The Archdiocese of Washington wanted to extend an invitation to commuters to find the perfect Christmas gift by advertising on city buses, but the Washington Metropolitan Area Transit Authority (WMATA) threw up a roadblock.
The advertisement depicted silhouettes of three shepherds walking at night with tall canes and sheep beneath a shining North Star. Emblazoned across the ad is the phrase: “FIND THE PERFECT GIFT.”
But the transit authority rejected the ad because it “depicts a religious scene and thus seeks to promote religion,” according to a federal lawsuit filed by the Archdiocese of Washington against the WMATA.
“To borrow a from a favorite Christmas story, under WMATA’s guidelines, if the ads are about packages, boxes or bags…if Christmas comes from a store…then it seems WMATA approves,” spokesman Ed McFadden said in a statement. “But if Christmas means a little bit more, WMATA plays Grinch.”
The transit authority might have reconsidered its ban on the Catholic Church’s advertisement had they been selling goods and services, the lawsuit alleges. However, as we all know – the perfect Christmas gift cannot be bought. The perfect gift came from a much Higher Authority.
The WMATA declined to comment about the lawsuit.
However, in 2015 the board of directors approved a resolution that temporarily closed the transit authority’s advertising space to “issue-oriented advertising” including all political, advocacy and religious advertising, the lawsuit states.
According to the lawsuit, the temporary ban later became an indefinite ban over concerns that “issue-oriented advertising could provoke community discord, create concern about discriminatory statements, and generate potential threats to safety and security from those who seek to oppose the advertising messages.”

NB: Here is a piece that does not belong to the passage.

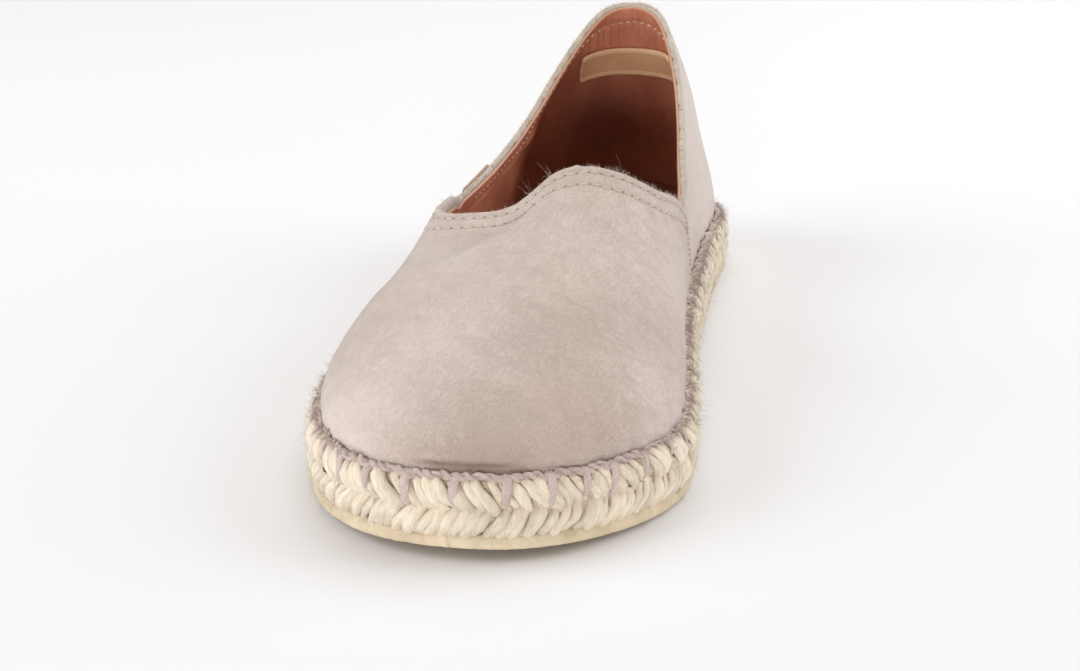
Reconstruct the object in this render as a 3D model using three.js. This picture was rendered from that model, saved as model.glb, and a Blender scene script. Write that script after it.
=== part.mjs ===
// Slip-on espadrille, right shoe, standing empty on its sole.
// A suede upper (vamp lapped over the quarter) on a braided rope sole with a thin rubber tread.
// Millimetres: toe towards -Y, heel towards +Y, inner (medial) side towards +X, up +Z.

import * as THREE from 'three';

// Driving dimensions
const LENGTH = 262;
const TREAD_THICKNESS = 3.0;
const SOLE_HEIGHT = 15.4;
const CENTRE_X = 1.9;
const GAP = 0.3;
const FEATHER_INSET = 3.0;
const WALL = 3.1;
const VAMP_STEP = 0.9;
const INSOLE_THICKNESS = 3.0;

// Lift of the whole shoe off the floor: height, and the shares of the length that it takes
const TOE_SPRING = { height: 3.0, share: 0.22 };
const WAIST_LIFT = { height: 0.8, from: 0.4, share: 0.32 };
const HEEL_LIFT = { height: 0.8, share: 0.07 };

// Rounded ends of the outline: share of the length that each takes, and its fullness
const TOE_CAP = { share: 0.3, fullness: 2.35 };
const HEEL_CAP = { share: 0.14, fullness: 2.2 };
const TOE_SWING = { offset: -1.5, share: 0.45 };

// Shares of a walk round one side of the outline that the two round ends take
const TOE_WALK = 0.2;
const HEEL_WALK = 0.14;

// Half widths of the rope sole beside the middle line; t runs from the toe (0) to the heel (1)
const OUTLINE = [
  { t: 0.0, lateral: 44.4, medial: 42.0 },
  { t: 0.15, lateral: 46.6, medial: 47.0 },
  { t: 0.27, lateral: 47.4, medial: 43.0 },
  { t: 0.38, lateral: 47.0, medial: 39.2 },
  { t: 0.5, lateral: 42.6, medial: 36.0 },
  { t: 0.62, lateral: 37.4, medial: 35.0 },
  { t: 0.75, lateral: 34.6, medial: 34.2 },
  { t: 0.86, lateral: 36.0, medial: 35.0 },
  { t: 1.0, lateral: 36.0, medial: 34.4 },
];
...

As part of the extended ban, WMATA revised its advertising guidelines to prohibit “advertisements that promote or oppose any religion, religious practice or belief,” the Archdiocese alleges.

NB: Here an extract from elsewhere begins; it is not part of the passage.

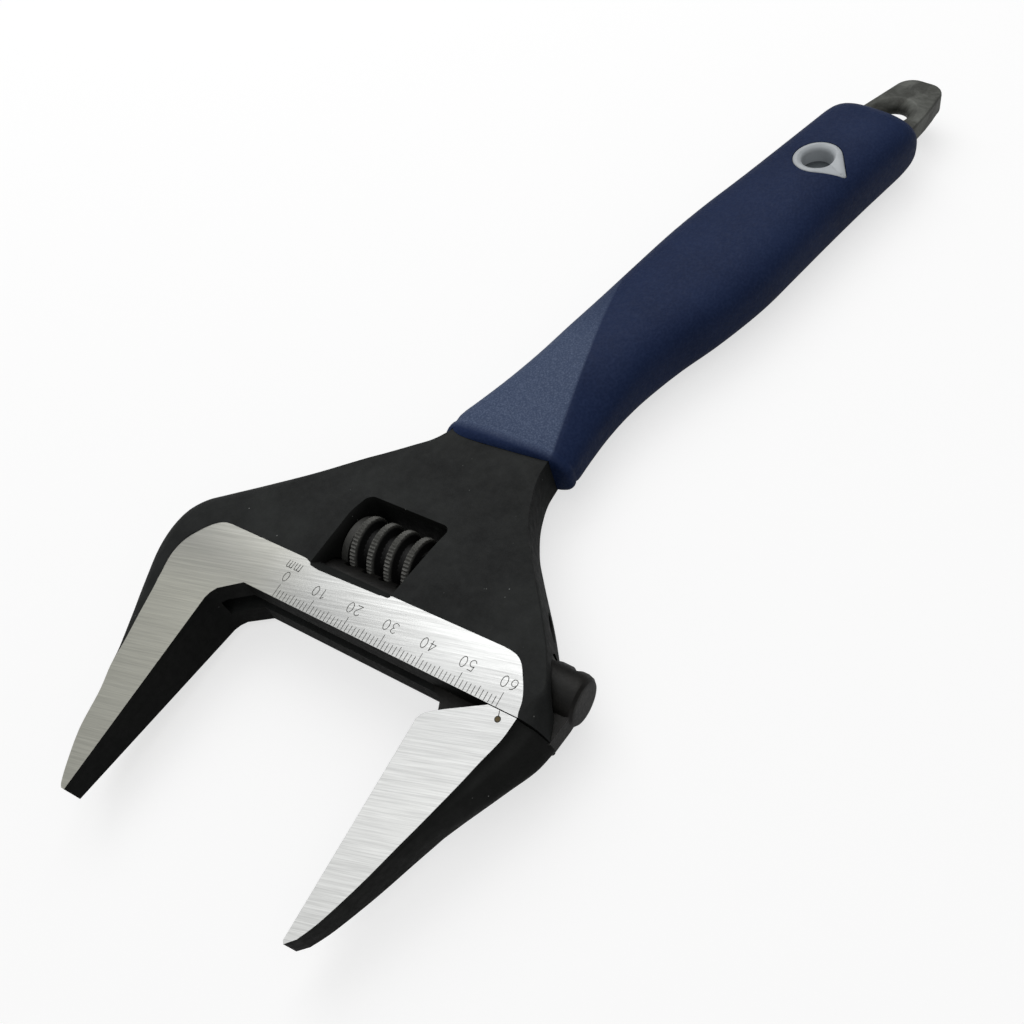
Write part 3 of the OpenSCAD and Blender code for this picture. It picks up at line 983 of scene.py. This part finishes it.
def make_rack():
    """Round bar with teeth that mesh with the worm, and the web that joins it to the jaw."""
    first, last = HEAD_END - 71, HEAD_END + 1.0
    bar = lathe_x(
        [
            (first, 5.2),
            (first + 0.3, 5.7),
            (first + 0.9, 6.2),
            (last - 12, 6.2),
            (last - 8, 5.75),
            (last - 1.8, 5.6),
            (last - 0.8, 5.3),
            (last - 0.2, 4.7),
            (last, 3.9),
        ],
        BAR_Y,
        name="rack_bar",
    )
    cuts = [prism([(16.5, -8), (20, -8), (20, 8), (16.5, 8)], first - 5, last + 5, "X")]
    # the teeth's gaps slant by the thread's lead, and take its crests, which on the bar's side of
    # the worm lie half a pitch further on
    mesh_r, tooth, flank_slope = 6.9, 2.05, PITCH / 6 / WORM_DEPTH
    slant = Matrix.Rotation(-math.atan(PITCH / (2 * math.pi * mesh_r)), 3, "Y")
    crest = WORM_X + FIRST_CREST * PITCH / STEPS + PITCH / 2
    low = 0.9
    high = low + tooth * flank_slope + 0.5
    gap = [
        (-low, 15.1), (-low + 0.3, 14.85), (low - 0.3, 14.85),
        (low, 15.1), (high, 17.5), (-high, 17.5),
    ]
    k = math.ceil((first - 1 - crest) / PITCH)
    while crest + k * PITCH < last + 1:
        along = Vector((crest + k * PITCH, 0, 0))
        ends = [[tuple(slant @ Vector((x, y, z)) + along) for x, y in gap] for z in (-12, 12)]
        cuts.append(loft("cutter", ends))
        k += 1
    combine(bar, cuts)
    web_plan = [
        (57.4, 9.2), (57.4, 0.2), (61.5, -2.5), (63.5, -6.8), (79, -6.8),
        (84.2, -2.6), (86.6, -0.4), (87.3, 5), (87.5, 9.2),
    ]
    web = prism(web_plan, -2.5, 2.5)
    made = join("rack", [bar, web])
    shade(made, 28)
    return made


dress(make_rack(), "moving_jaw", RACK, ["moving_jaw"])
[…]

“We believe rejection of this ad to be a clear violation of fundamental free speech and a limitation on the exercise of our faith,” general counsel Kim Fiorentino said in a statement. “We look forward to presenting our case to affirm the right of all to express such viewpoints in the public square.”
And while the Archdiocese of Washington may not be welcome to advertise on public buses, the transit authority is more than happy to promote other enterprises – like gay hookup websites.
In 2016 the transit authority defended its decision to allow Squirt.org to advertise citing First Amendment rights, CNS News reported.
In other words, the transit authority’s decision to banish the Archdiocese is not nice – and definitely naughty.